The Writer’s Shirt

The Writer’s Shirt

What do the witches say to Macbeth? How do their prophecies influence his future actions?

The English curriculum is full of splendidly worthy questions – well, apart from this year.

That may or may not be one of them. I have no idea. I made it up.

Let me suggest an alternative. One that goes right to the heart of what it means to write. That defines the artist and his craft…

How do we know Shakespeare wrote Hamlet in his nightshirt?

Or that Dickens wrote Scrooge in his nightgown? That Ian Fleming wrote the early Bonds in a fetching pair of navy and white striped pyjamas?

Because every writer I know writes in his PJs. He gets out of bed, breaks wind, feeds the cat, runs a hand through his hair, scratches his nether regions and turns his laptop on.

I’d like to tell you that I’m the exception. I’d like to tell you I get up, run five miles, shave, shower, eat fruit for breakfast and only then reach for my laptop…

“At last,” my wife says. “You’ve managed to get dressed. I’ll alert the media.”

“I was in the middle of something…”

“Oh,” she says on closer inspection. “I see I’ve used the words ‘get dressed’ loosely.”

She may be right. I’ve now abandoned my black trousers/black t-shirt/black hoodie look of early summer. Instead I’m in black t-shirt/faded red shorts/khaki green top. Although my wife uses a different word to describe the shade of green. It has four letters.

The new elegance has not gone unnoticed. My wife has taken to wandering round the house muttering to herself. I occasionally catch the word ‘standards.’ And ‘slipping…’

But what do you know? She’s in luck. All nine planets are in line and I feel the urge for my annual bout of clothes shopping. A new shirt should do it.

What I really want is the shirt I had in my early 20s. (There are several other things from my early 20s I’d quite like back as well…)

Let’s push the sordid fantasies to one side – reluctantly – and concentrate on the shirt. It was cream. Lovely, soft fabric. With just four buttons. I pulled it on over my head.

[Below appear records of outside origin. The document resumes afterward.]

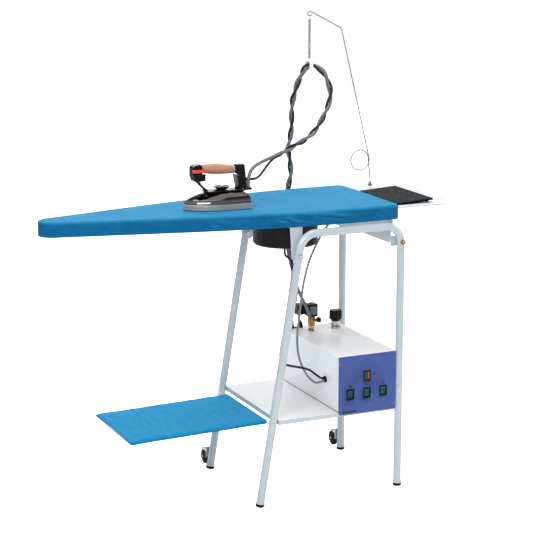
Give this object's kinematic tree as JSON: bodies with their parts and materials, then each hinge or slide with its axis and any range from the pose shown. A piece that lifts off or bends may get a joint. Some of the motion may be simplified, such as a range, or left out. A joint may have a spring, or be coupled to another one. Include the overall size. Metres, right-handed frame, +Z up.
{
  "type": "vacuum ironing station with steam generator and iron",
  "caption": "Padded vacuum ironing board on a bent-tube stand with a steam boiler, a steam iron, an iron rest, a spring hose mast and a garment tray.",
  "frame": {"origin": "on the floor, at the middle of the footprint of the whole station without its cords", "axes": "+Z up; +X along the board from its pointed nose to the iron rest; +Y from the operator's side to the back"},
  "size_m": [1.284, 0.4994, 1.4942],
  "materials": {
    "white_paint": "semi-gloss powder coat",
    "white_sheet": "glossy powder-coated sheet",
    "blue_cloth": "taut woven cotton cover",
    "blue_panel": "matt printed front panel",
    "black_plastic": "moulded, slightly glossy",
    "black_rubber": "matt",
    "bare_steel": "bright drawn or turned",
    "sole_aluminium": "satin cast and ground",
    "bright_chrome": "polished",
    "brass": "turned, slightly dulled",
    "green_lens": "translucent lit lens",
    "cork": "pressed cork",
    "red_plastic": "glossy",
    "grey_hose": "satin woven-look hose",
    "black_cable": "satin"
  },
  "bodies": {
    "root": {"front_leg_frame": "white_paint", "front_left_bracket": "white_paint", "front_left_foot": "black_rubber", "front_left_bolt": "brass", "front_right_foot": "black_rubber", "front_right_bolt": "brass", "back_leg_frame": "white_paint", "back_left_bracket": "white_paint", "back_left_foot": "black_rubber", "back_left_bolt": "brass", "back_right_foot": "black_rubber", "back_right_bolt": "brass", "right_crossbeam": "white_paint", "lower_shelf": "white_sheet", "left_castor_fork": "white_paint", "right_castor_fork": "white_paint", "boiler_cover": "white_sheet", "boiler_base": "white_sheet", "control_panel": "blue_panel", "indicator_lamp": "black_plastic", "boiler_tank": "bare_steel", "heating_element": "bare_steel", "filler_neck": "brass", "valve_body": "brass", "valve_coil": "black_plastic", "coil_connector": "black_plastic", "side_grommet": "black_rubber", "fan_housing": "black_plastic", "fan_motor": "bare_steel", "board_base": "white_sheet", "work_plate": "sole_aluminium", "board_cover": "blue_cloth", "rest_tray": "white_sheet", "rest_mat": "black_rubber", "mast_bushing": "black_plastic", "steam_hose": "grey_hose", "iron_cable": "black_cable", "board_cable": "grey_hose", "fan_cable": "black_cable"},
    "iron": {"iron_soleplate": "sole_aluminium", "iron_dome": "bright_chrome", "iron_handle": "black_plastic", "iron_grip": "cork"},
    "trigger": {"iron_trigger": "red_plastic"},
    "thermostat": {"thermostat_dial": "bright_chrome"},
    "rocker_left": {"rocker_switch_1": "green_lens"},
    "rocker_middle": {"rocker_switch_2": "green_lens"},
    "rocker_right": {"rocker_switch_3": "green_lens"},
    "filler_stem": {"filler_plug": "bare_steel"},
    "filler_cap": {"filler_grip": "black_plastic"},
    "steam_regulator": {"valve_knob": "black_plastic"},
    "armature": {"valve_armature": "bare_steel"},
    "wheel_left": {"left_wheel": "black_rubber"},
    "wheel_right": {"right_wheel": "black_rubber"},
    "fan_rotor": {"fan_impeller": "sole_aluminium"},
    "mast": {"mast_wire": "bare_steel", "tension_spring": "bare_steel"},
    "clip": {"hose_clip": "white_paint"},
    "tray": {"tray_frame": "bare_steel", "tray_cloth": "blue_cloth"}
  },
  "joints": [
    {"name": "iron_lift", "type": "slide", "parent": "root", "child": "iron", "axis": [0, 0, 1], "range_m": [0, 0.06], "deforming": ["steam_hose", "iron_cable"]},
    {"name": "trigger_press", "type": "hinge", "parent": "iron", "child": "trigger", "pos_m": [-0.162, -0.0613, 1.0368], "axis": [0, 1, 0], "range_deg": [0, 4], "stiffness_Nm_per_rad": 0.5},
    {"name": "thermostat_turn", "type": "hinge", "parent": "iron", "child": "thermostat", "pos_m": [-0.061, -0.0403, 0.9778], "axis": [0, 0, 1], "range_deg": [0, 270]},
    {"name": "rocker_left_tip", "type": "hinge", "parent": "root", "child": "rocker_left", "pos_m": [0.288, -0.2358, 0.329], "axis": [1, 0, 0], "range_deg": [-14, 0]},
    {"name": "rocker_middle_tip", "type": "hinge", "parent": "root", "child": "rocker_middle", "pos_m": [0.346, -0.2358, 0.329], "axis": [1, 0, 0], "range_deg": [-14, 0]},
    {"name": "rocker_right_tip", "type": "hinge", "parent": "root", "child": "rocker_right", "pos_m": [0.404, -0.2358, 0.329], "axis": [1, 0, 0], "range_deg": [-14, 0]},
    {"name": "filler_stem_rise", "type": "slide", "parent": "root", "child": "filler_stem", "axis": [0, 0, 1], "range_m": [0, 0.008]},
    {"name": "filler_cap_turn", "type": "hinge", "parent": "filler_stem", "child": "filler_cap", "pos_m": [0.407, 0.1017, 0.49], "axis": [0, 0, 1], "range_deg": [0, 1440]},
    {"name": "steam_regulator_turn", "type": "hinge", "parent": "root", "child": "steam_regulator", "pos_m": [0.318, 0.1007, 0.485], "axis": [0.6215, -0.7518, 0.2205], "range_deg": [0, 270]},
    {"name": "armature_lift", "type": "slide", "parent": "root", "child": "armature", "axis": [0, 0, 1], "range_m": [0, 0.003]},
    {"name": "wheel_left_roll", "type": "hinge", "parent": "root", "child": "wheel_left", "pos_m": [-0.012, 0.2247, 0.027], "axis": [1, 0, 0], "continuous": true},
    {"name": "wheel_right_roll", "type": "hinge", "parent": "root", "child": "wheel_right", "pos_m": [0.465, 0.2247, 0.027], "axis": [1, 0, 0], "continuous": true},
    {"name": "fan_spin", "type": "hinge", "parent": "root", "child": "fan_rotor", "pos_m": [0.163, -0.0253, 0.82], "axis": [0, 0, 1], "continuous": true},
    {"name": "mast_swivel", "type": "hinge", "parent": "root", "child": "mast", "pos_m": [0.552, 0.1427, 0.912], "axis": [0, 0, 1], "range_deg": [-25, 25], "deforming": ["steam_hose", "iron_cable"]},
    {"name": "spring_stretch", "type": "slide", "parent": "mast", "child": "clip", "axis": [0, 0, 1], "range_m": [-0.03, 0.02], "stiffness_N_per_m": 60, "deforming": ["tension_spring", "steam_hose", "iron_cable"]},
    {"name": "tray_fold", "type": "hinge", "parent": "root", "child": "tray", "pos_m": [0.02701, -0.0253, 0.256], "axis": [0, 1, 0], "range_deg": [0, 85]}
  ],
  "couplings": [
    {"joint": "filler_cap_turn", "follows": "filler_stem_rise", "rad_per_m": 3141.6}
  ]
}
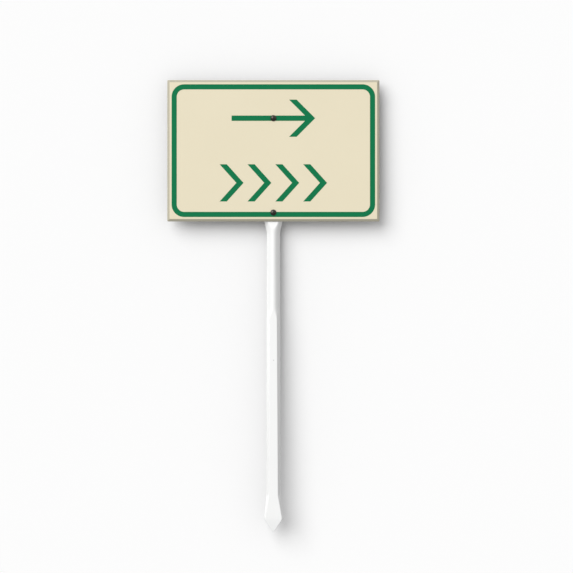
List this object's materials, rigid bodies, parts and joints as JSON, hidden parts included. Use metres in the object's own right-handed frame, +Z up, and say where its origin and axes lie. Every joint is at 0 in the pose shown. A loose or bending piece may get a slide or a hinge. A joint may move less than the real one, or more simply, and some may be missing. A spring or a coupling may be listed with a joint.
{
  "type": "yard sign",
  "caption": "Bevelled rectangular sign board with a green border, arrow and chevrons, screwed to a one-piece white plastic ground stake with a spade point.",
  "frame": {"origin": "the middle of the stake's tip", "axes": "+Z up along the stake to the top of the board, -Y out of the sign's face, +X to the right as the sign is read"},
  "size_m": [0.4572, 0.0245, 0.9738],
  "materials": {
    "moulded_plastic": "white moulded plastic, satin",
    "board": "cream board, satin",
    "print": "green sign print, satin",
    "black_steel": "black oxide",
    "zinc_steel": "bright zinc plate"
  },
  "bodies": {
    "root": {"stake": "moulded_plastic", "sign_panel": "board", "border_print": "print", "arrow_print": "print", "chevrons_print": "print", "upper_screw": "black_steel", "lower_screw": "black_steel", "upper_washer": "zinc_steel", "lower_washer": "zinc_steel", "upper_nut": "zinc_steel", "lower_nut": "zinc_steel"}
  },
  "joints": []
}
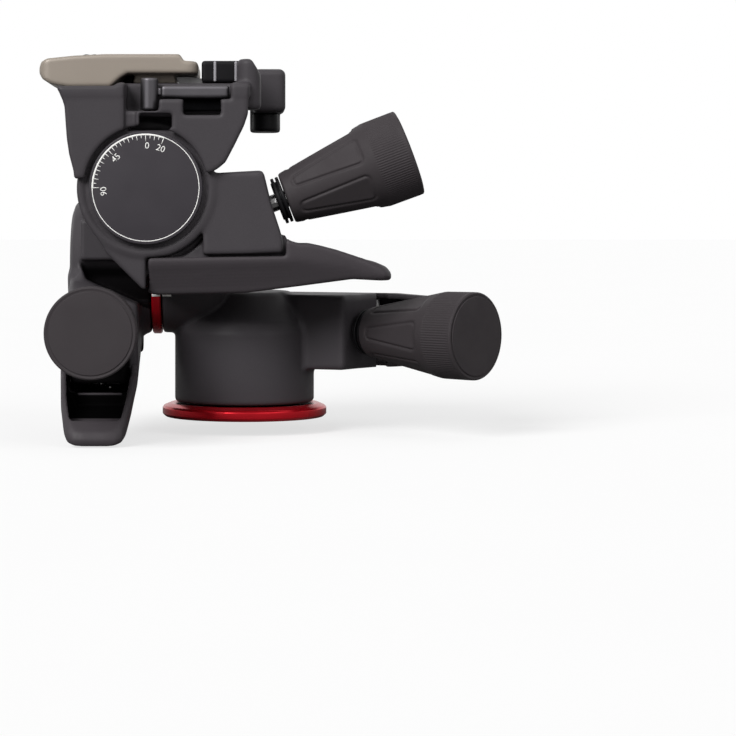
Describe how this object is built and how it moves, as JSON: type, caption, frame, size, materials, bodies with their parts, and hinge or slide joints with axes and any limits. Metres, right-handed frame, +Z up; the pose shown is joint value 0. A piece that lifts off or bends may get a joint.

And I’ve spent the rest of my life searching for its direct descendant.

When I was a dull person in financial services a shirt like that was out of the question. And the children were small. Go home and anything I wore was immediately covered in mud, vomit or spaghetti hoops.

But now things are different. I’ve run away to join the circus. I’m a writer. I can wear whatever I like. When I finally get dressed, obviously…

And what I like are half-placket shirts. Also known as French peasant shirts. Henley shirts. “Most people call them grandad shirts,” my beloved said. They may do: I’ll save that for a few years if you don’t mind.

Put more simply, they’re the shirts Monty Don wears on Gardeners’ World.

Grey hair? Knackered knees? Nope. Nothing says you’re getting older quite like Googling ‘where does Monty Don get his shirts?’

I find out. And have a moment of pause when I discover how much Monty spends on his gardening shirts. I’d like the same please: but I was thinking of about thirty quid…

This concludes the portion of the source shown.